--- START OF Data segment ---

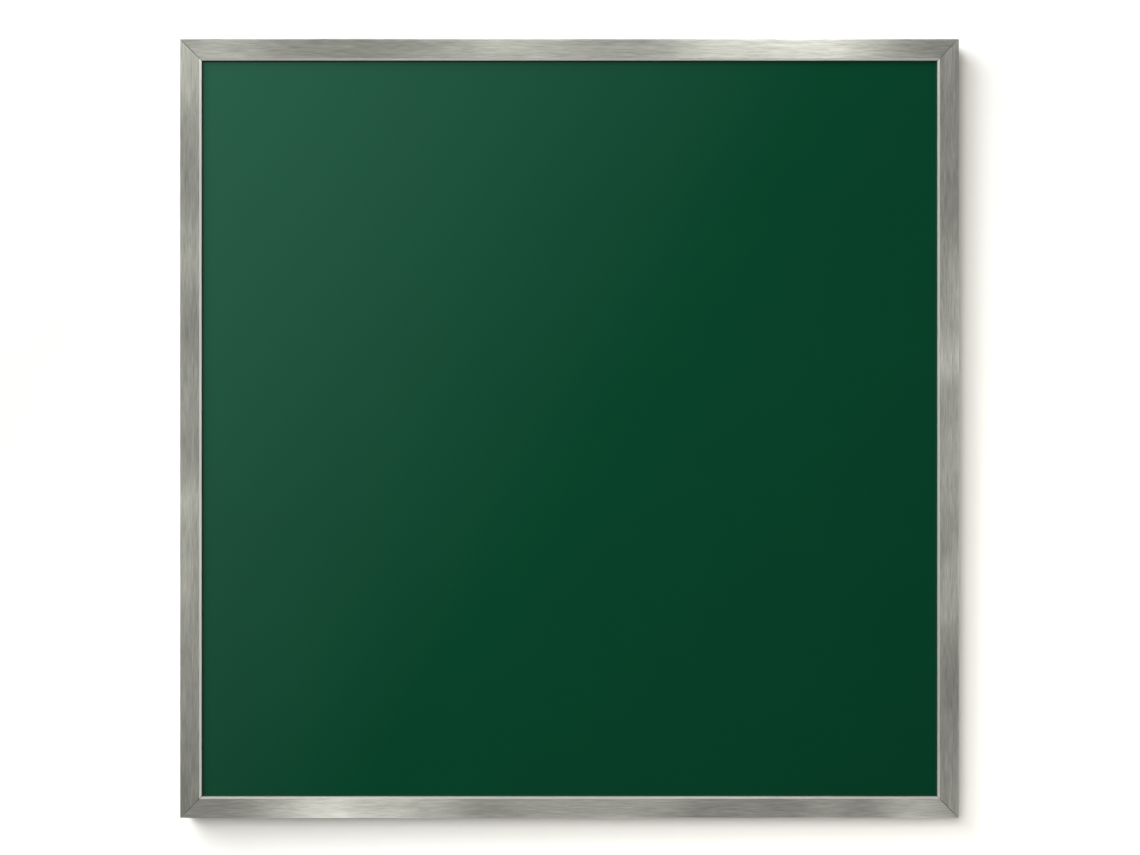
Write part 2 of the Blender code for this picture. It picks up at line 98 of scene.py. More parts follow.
# Other small sizes
GASKET_BULGE = 0.0002
PANE_SEAM = 0.0005
HARDWARE_ROUND = 0.0002
THREAD_PITCH = 0.0007
THREAD_DEPTH = 0.00035
THREAD_CHAMFER = 0.0005
SCREW_SLOT_WIDTH = 0.0008
SCREW_SLOT_DEPTH = 0.0012
SLOT_CUTTER_RADII = 3
BUMPER_FACE_SHARE = 0.80
BUMPER_SHOULDER_SHARE = 0.48
BUMPER_ROUND = 0.0005

# Steps of the round shapes
ARC_STEPS = 5
RIM_STEPS = 3
TURN_STEPS = 48
THREAD_TURN_STEPS = 24
THREAD_ROWS_A_PITCH = 4
EASE_SEGMENTS = 2

# Limits and turns
SMOOTH_ANGLE = math.radians(30)
FLAT_ANGLE = math.radians(1)
MERGE_DISTANCE = 0.000002
SCREW_TURN = math.radians(47)

# Each side's grain starts this much further on, so that no two rails show the same marks
GRAIN_STEP = 1.0

# Camera, from the board's place in a picture of 1140 by 855 pixels
PICTURE_WIDTH_PX = 1140
PICTURE_HEIGHT_PX = 855
BOARD_SIDE_PX = 778.8
BOARD_CENTRE_X_PX = 569.5
BOARD_CENTRE_Y_PX = 428.5
LENS_MM = 50
SENSOR_MM = 36
CLIP_SHARE = 0.01

# Stage
WALL_SETBACK = 0.0005
FLOOR_LEVEL = -1.3
STAGE_REACH = 8.0
STAGE_HEIGHT = 8.0


def unit_frame(turn, corner):
    """The axes of a side or a corner: u inwards, v back and s along, turned about Y."""
    return Matrix.Translation(corner) @ Matrix.Rotation(turn, 4, "Y")


SIDES = {
    "left": (unit_frame(0, (-HALF_WIDTH, FRONT, 0)), HALF_HEIGHT),
    "top": (unit_frame(math.radians(90), (0, FRONT, HALF_HEIGHT)), HALF_WIDTH),
    "right": (unit_frame(math.radians(180), (HALF_WIDTH, FRONT, 0)), HALF_HEIGHT),
    "bottom": (unit_frame(math.radians(270), (0, FRONT, -HALF_HEIGHT)), HALF_WIDTH),
}


def set_inputs(tree, node, inputs):
    """Each named input of a node linked to a socket or set to a value."""
    for name, value in inputs.items():
        if isinstance(value, bpy.types.NodeSocket):
            tree.links.new(value, node.inputs[name])
        else:
            node.inputs[name].default_value = value


def add_node(tree, kind, inputs=None, **settings):
    """A shader node with its settings made and its inputs set or linked."""
    node = tree.nodes.new(kind)
    for name, value in settings.items():
        setattr(node, name, value)
    set_inputs(tree, node, inputs or {})
    return node


def math_node(tree, operation, first, second=0.0):
    return add_node(tree, "ShaderNodeMath", {0: first, 1: second}, operation=operation).outputs[0]


def weighted_sum(tree, parts, total=0.0):
    """The sum of the values, each times its weight, on top of a total."""
    for value, weight in parts:
        total = math_node(tree, "ADD", math_node(tree, "MULTIPLY", value, weight), total)
    return total


def mapped(tree, value, low, high, start=0, end=1, **settings):
    """A value mapped from one range to another and held at its ends."""
    inputs = {"Value": value, "From Min": low, "From Max": high, "To Min": start, "To Max": end}
    return add_node(tree, "ShaderNodeMapRange", inputs, **settings).outputs["Result"]


def uneven(tree, value, middle, spread):
    """A level that a value from 0 to 1 moves both ways from its middle."""
    return mapped(tree, value, 0, 1, middle - spread, middle + spread)


def mixed(tree, factor, first, second):
    """The first colour where the factor is 0, and the second where it is 1."""
    inputs = {"Factor": factor, 6: first, 7: second}
    return add_node(tree, "ShaderNodeMix", inputs, data_type="RGBA").outputs[2]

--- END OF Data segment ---

> To do:
Print, please, the lines from the first line of the material through the line that contains "EASE_SEGMENTS = 2", exactly as written and with nothing added.

> The result:
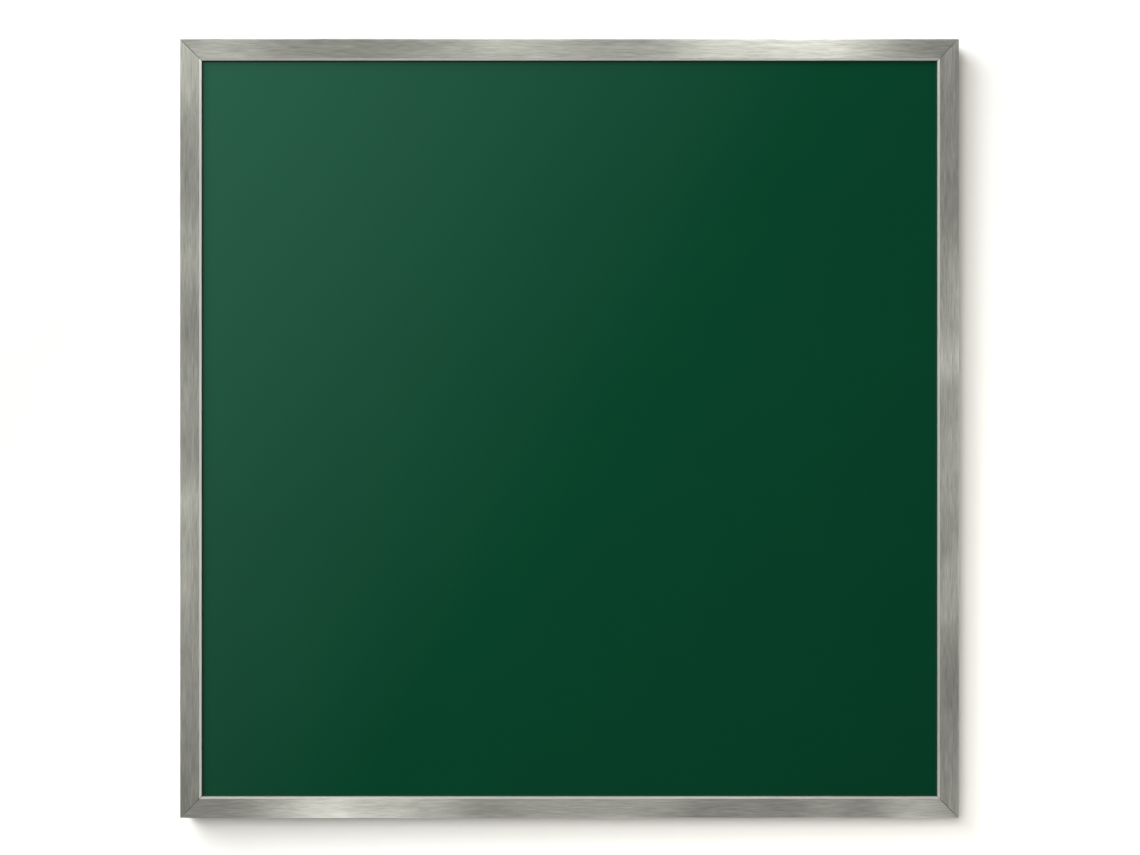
Write part 2 of the Blender code for this picture. It picks up at line 98 of scene.py. More parts follow.
# Other small sizes
GASKET_BULGE = 0.0002
PANE_SEAM = 0.0005
HARDWARE_ROUND = 0.0002
THREAD_PITCH = 0.0007
THREAD_DEPTH = 0.00035
THREAD_CHAMFER = 0.0005
SCREW_SLOT_WIDTH = 0.0008
SCREW_SLOT_DEPTH = 0.0012
SLOT_CUTTER_RADII = 3
BUMPER_FACE_SHARE = 0.80
BUMPER_SHOULDER_SHARE = 0.48
BUMPER_ROUND = 0.0005

# Steps of the round shapes
ARC_STEPS = 5
RIM_STEPS = 3
TURN_STEPS = 48
THREAD_TURN_STEPS = 24
THREAD_ROWS_A_PITCH = 4
EASE_SEGMENTS = 2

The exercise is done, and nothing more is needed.